Two days later, departmental documents revealed that an extra €1 million would be set aside for the county’s 2014 general purpose grant.

Water charges

Responding to queries from

The Irish Times

, Mr Delaney said the issue revolved around Irish Water’s interpretation of “items, principally non-domestic water charges, collected on an agency basis by the former Carlow Town Council”.

He confirmed that the matter was satisfactorily resolved after it was brought to the attention of Irish Water and the department.

Expenditure on the establishment of water services infrastructure is touched on in three of the four complaints received by the department, with officials from Kerry and Sligo also citing their belief that the set-up of Irish Water should have been cost neutral.

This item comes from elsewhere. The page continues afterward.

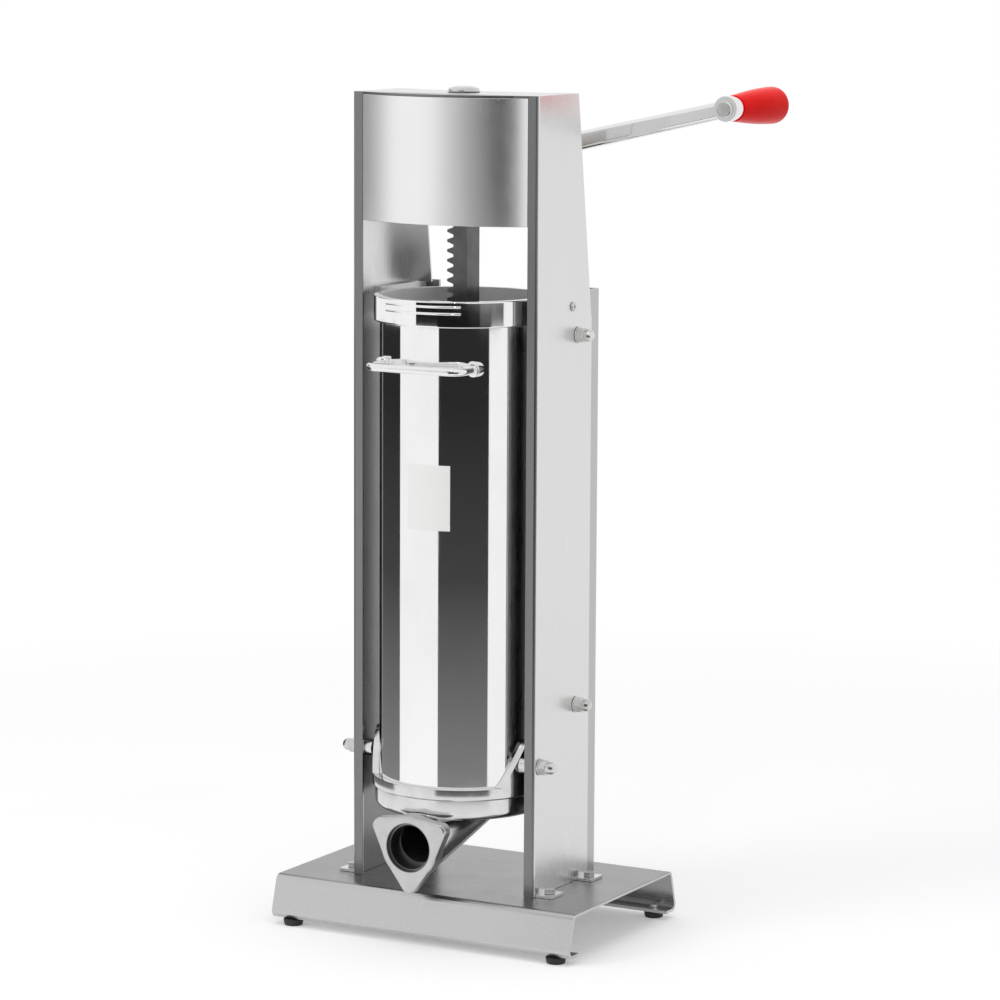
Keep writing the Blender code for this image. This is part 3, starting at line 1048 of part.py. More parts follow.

The correspondence, released under FoI legislation, also show contact between Fine Gael’s then mayor of Kerry, Séamus Cosaí Fitzgerald, and department officials on December 13th, 2013. He lamented a €12 million reduction in council funding for 2014, which he said would cause an “extraordinary crisis”.

Funding discrepancy

Kerry County Council did not provide comment when contacted by

The Irish Times

, but it is thought that the discrepancy between the authority’s funding for 2013 and 2014 was not as large as originally feared.

Similarly, strongly worded representations made to the department by Sligo County Council, also on December 13th, 2013, outlined a "serious error" which would result in a €2.5 million shortfall for 2014, according to acting county manager Dorothy Clarke.

In the letter, Ms Clarke says guarantees received from the department that Sligo was being “looked after” were “wholly incorrect”, and that the council suffered a shortfall of €1.9 million due to the net cost of running services associated with Irish Water.

A reply, issued five days later by Department of the Environment and Local Government finance principle Colm Lavery, showed little sympathy for the county's perilous financial position.

However, a supplemental grant of €1 million was set aside by the department to deal with Sligo’s difficulties. Three-qarters of that continues to be withheld until the council provides a realistic cost-cutting plan.